EXERCISE DESCRIPTION ▸ Scan the listing below and copy every line holding "from".

(Records that describe objects)
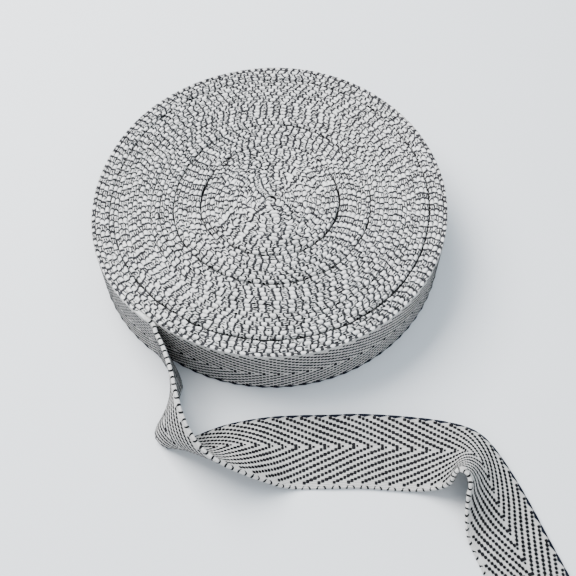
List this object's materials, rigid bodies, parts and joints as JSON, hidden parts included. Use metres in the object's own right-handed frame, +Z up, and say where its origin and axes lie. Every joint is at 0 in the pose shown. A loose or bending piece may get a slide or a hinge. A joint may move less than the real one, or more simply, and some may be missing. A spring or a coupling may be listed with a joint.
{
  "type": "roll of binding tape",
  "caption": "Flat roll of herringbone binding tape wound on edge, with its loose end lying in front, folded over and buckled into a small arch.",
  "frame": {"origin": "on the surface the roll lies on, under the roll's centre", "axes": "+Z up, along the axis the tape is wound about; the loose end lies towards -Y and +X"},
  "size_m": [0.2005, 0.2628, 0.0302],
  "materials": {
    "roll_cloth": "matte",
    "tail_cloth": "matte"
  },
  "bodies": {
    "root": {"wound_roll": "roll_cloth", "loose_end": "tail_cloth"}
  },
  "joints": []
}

...

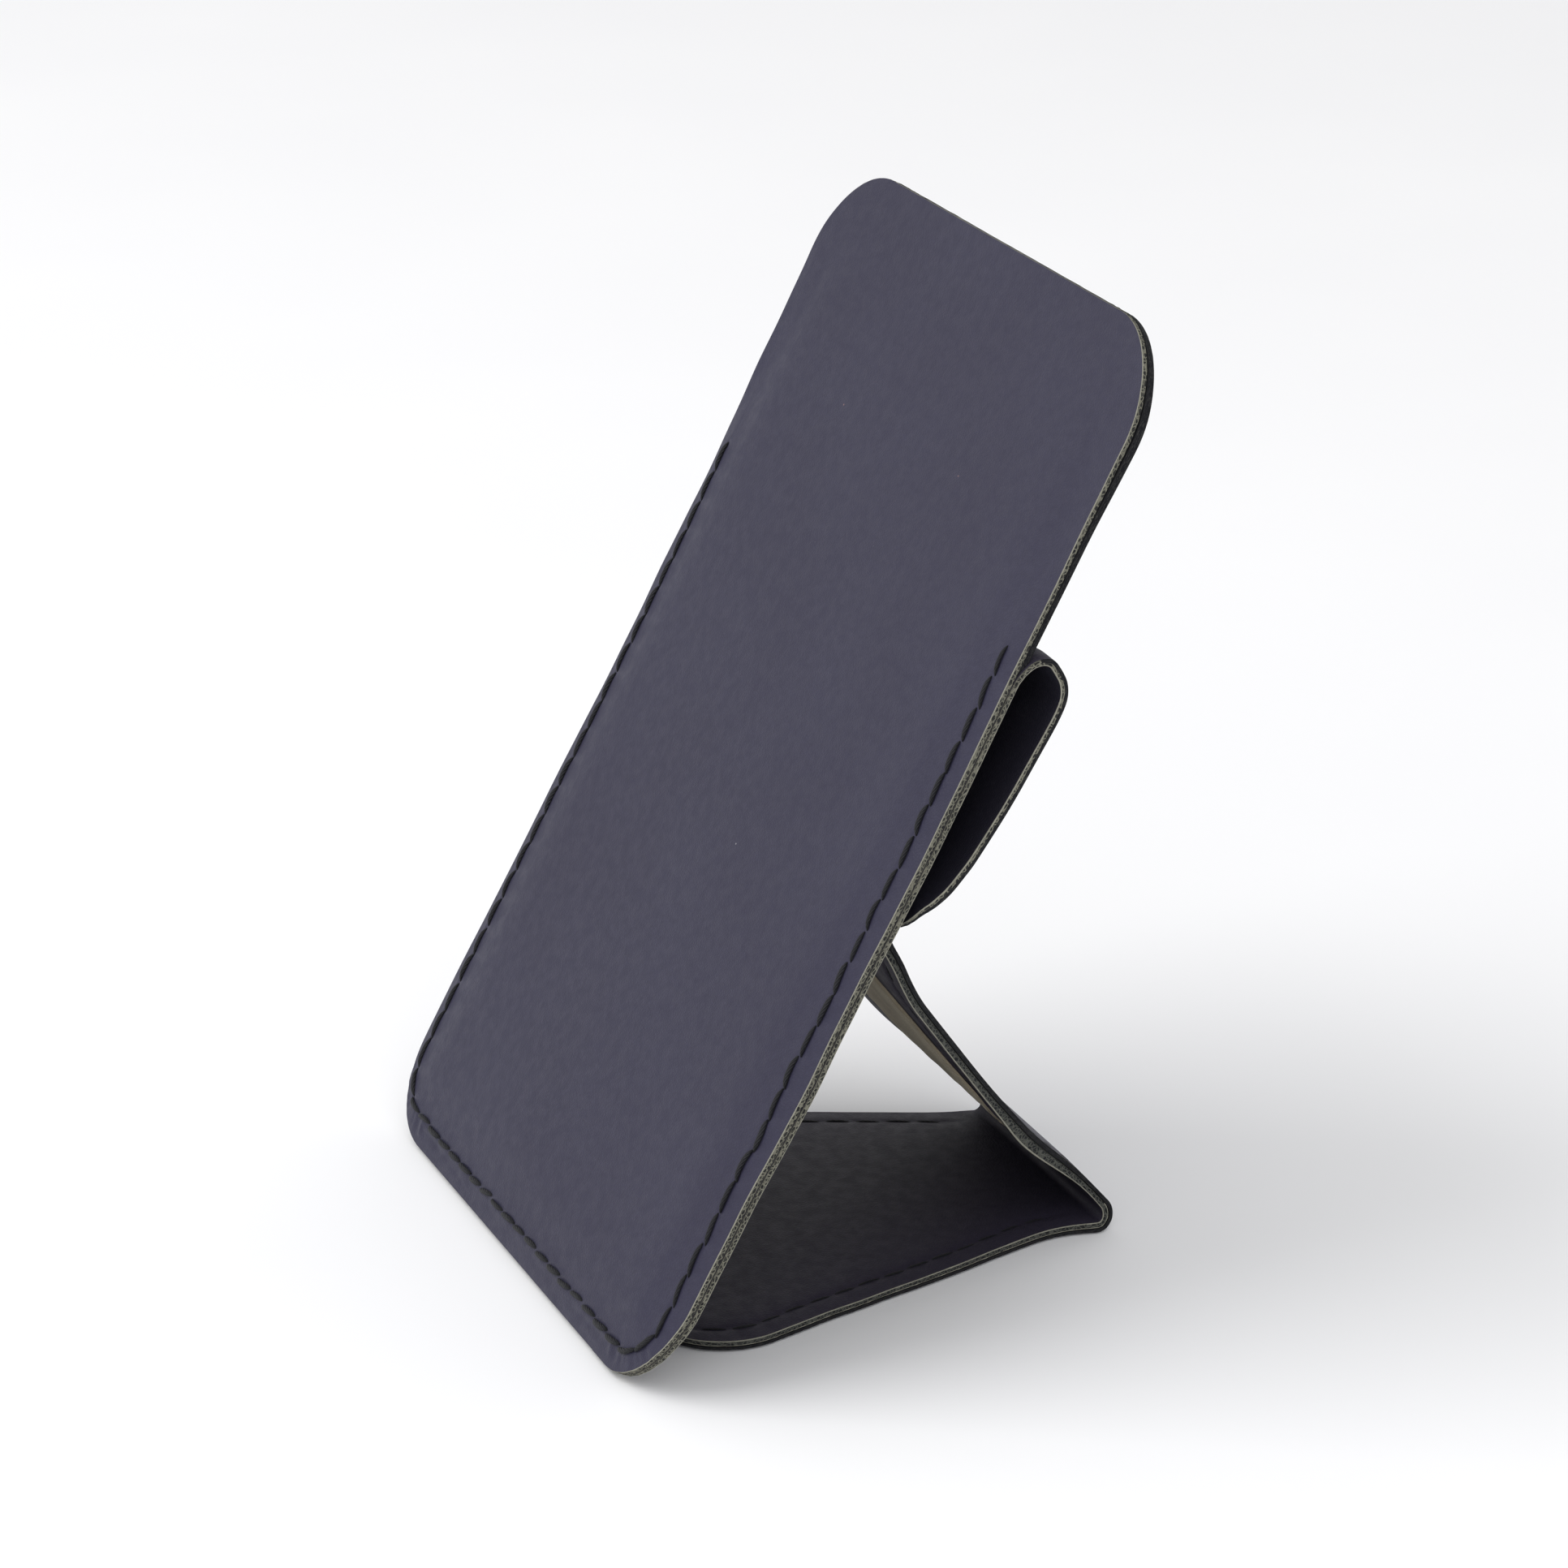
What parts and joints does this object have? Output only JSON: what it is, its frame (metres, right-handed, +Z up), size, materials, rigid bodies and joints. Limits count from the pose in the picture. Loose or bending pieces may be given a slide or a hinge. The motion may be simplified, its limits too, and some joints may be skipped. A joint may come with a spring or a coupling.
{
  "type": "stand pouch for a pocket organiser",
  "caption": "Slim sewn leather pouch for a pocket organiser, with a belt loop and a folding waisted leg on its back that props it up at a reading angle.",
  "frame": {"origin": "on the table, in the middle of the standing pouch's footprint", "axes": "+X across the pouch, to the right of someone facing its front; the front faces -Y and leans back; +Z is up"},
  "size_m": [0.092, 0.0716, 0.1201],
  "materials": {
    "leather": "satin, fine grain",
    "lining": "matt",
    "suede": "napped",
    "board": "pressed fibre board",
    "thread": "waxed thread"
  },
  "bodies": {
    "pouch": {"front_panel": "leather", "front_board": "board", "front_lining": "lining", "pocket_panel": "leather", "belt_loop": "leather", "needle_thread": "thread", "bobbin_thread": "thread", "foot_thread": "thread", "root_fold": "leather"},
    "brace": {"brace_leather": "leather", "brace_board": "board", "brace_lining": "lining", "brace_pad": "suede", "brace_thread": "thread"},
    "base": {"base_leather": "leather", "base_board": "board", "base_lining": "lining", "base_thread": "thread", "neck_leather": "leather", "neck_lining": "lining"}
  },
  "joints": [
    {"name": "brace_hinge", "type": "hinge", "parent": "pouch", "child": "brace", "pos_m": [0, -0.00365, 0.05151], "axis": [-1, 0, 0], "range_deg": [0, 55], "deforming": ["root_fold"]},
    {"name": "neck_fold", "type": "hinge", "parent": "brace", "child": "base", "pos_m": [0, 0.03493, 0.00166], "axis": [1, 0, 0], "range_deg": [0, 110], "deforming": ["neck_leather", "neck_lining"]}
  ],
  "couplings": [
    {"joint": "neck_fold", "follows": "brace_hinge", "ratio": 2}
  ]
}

--

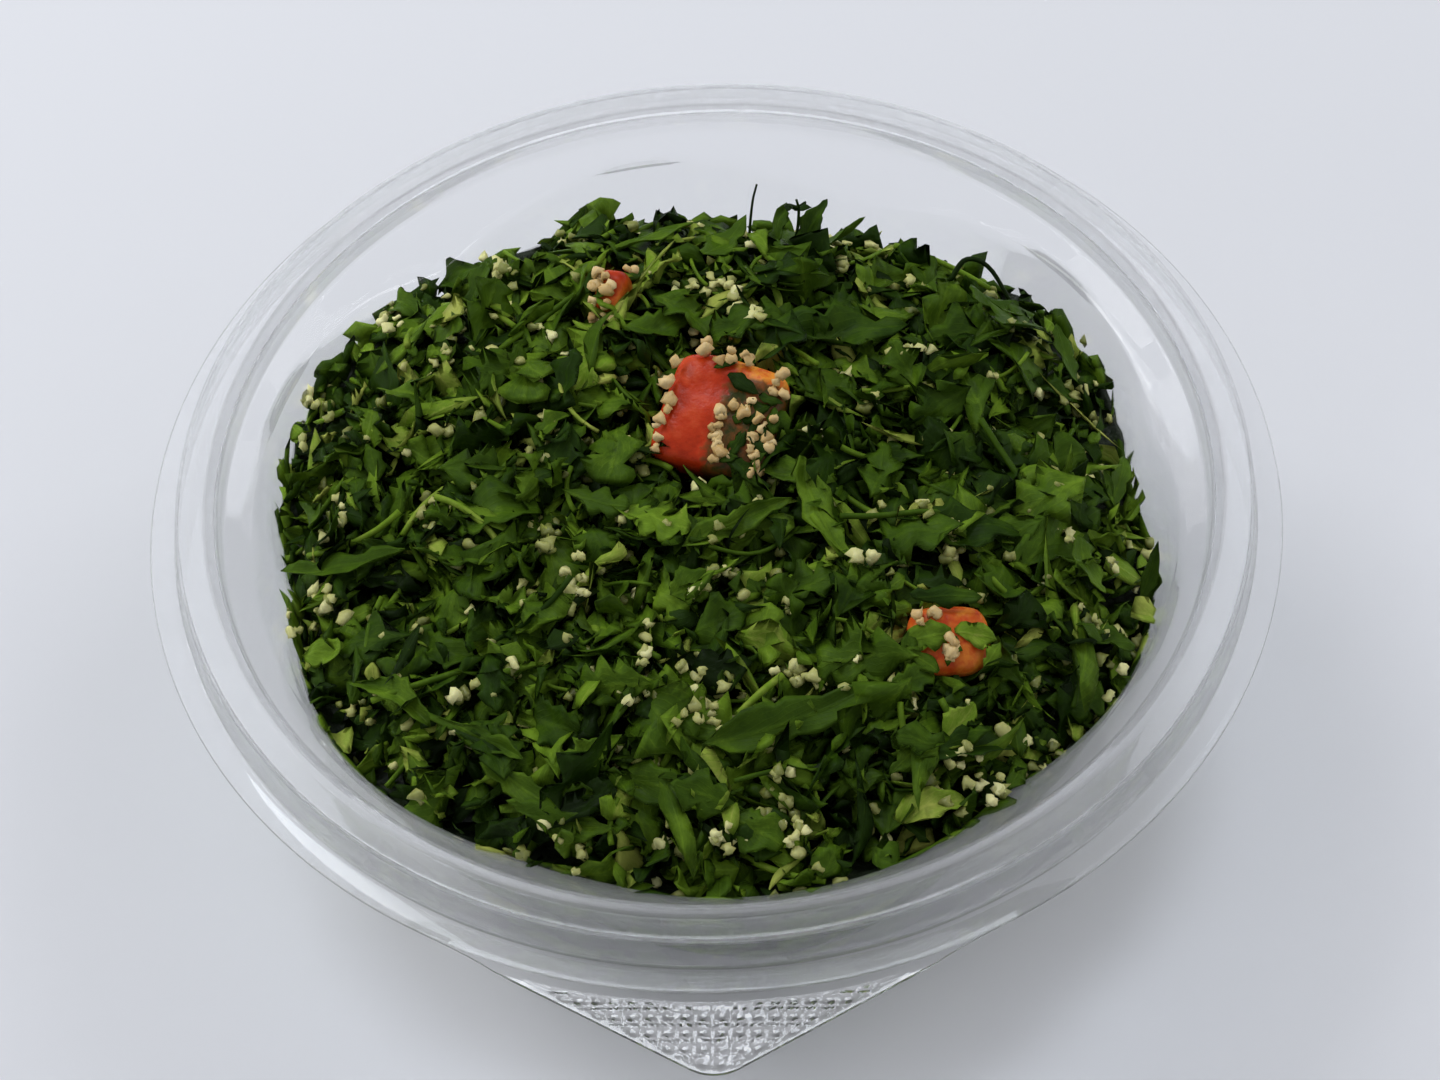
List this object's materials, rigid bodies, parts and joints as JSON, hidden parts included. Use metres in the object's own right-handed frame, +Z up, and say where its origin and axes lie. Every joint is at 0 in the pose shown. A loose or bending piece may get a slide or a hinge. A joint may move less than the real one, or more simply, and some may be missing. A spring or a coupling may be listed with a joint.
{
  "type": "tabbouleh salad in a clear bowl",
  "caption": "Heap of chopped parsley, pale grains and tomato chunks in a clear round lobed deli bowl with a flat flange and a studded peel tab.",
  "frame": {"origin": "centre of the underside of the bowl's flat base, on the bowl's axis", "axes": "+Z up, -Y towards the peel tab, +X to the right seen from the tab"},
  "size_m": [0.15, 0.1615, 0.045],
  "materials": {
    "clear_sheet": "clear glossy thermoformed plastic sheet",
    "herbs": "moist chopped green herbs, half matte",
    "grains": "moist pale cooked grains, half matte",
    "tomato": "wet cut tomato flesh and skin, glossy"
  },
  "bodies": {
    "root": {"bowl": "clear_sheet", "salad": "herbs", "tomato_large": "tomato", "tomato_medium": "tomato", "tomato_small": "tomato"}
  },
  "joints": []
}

REPLY TO THE EXERCISE ▸
What parts and joints does this object have? Output only JSON: what it is, its frame (metres, right-handed, +Z up), size, materials, rigid bodies and joints. Limits count from the pose in the picture. Loose or bending pieces may be given a slide or a hinge. The motion may be simplified, its limits too, and some joints may be skipped. A joint may come with a spring or a coupling.
  "frame": {"origin": "centre of the underside of the bowl's flat base, on the bowl's axis", "axes": "+Z up, -Y towards the peel tab, +X to the right seen from the tab"},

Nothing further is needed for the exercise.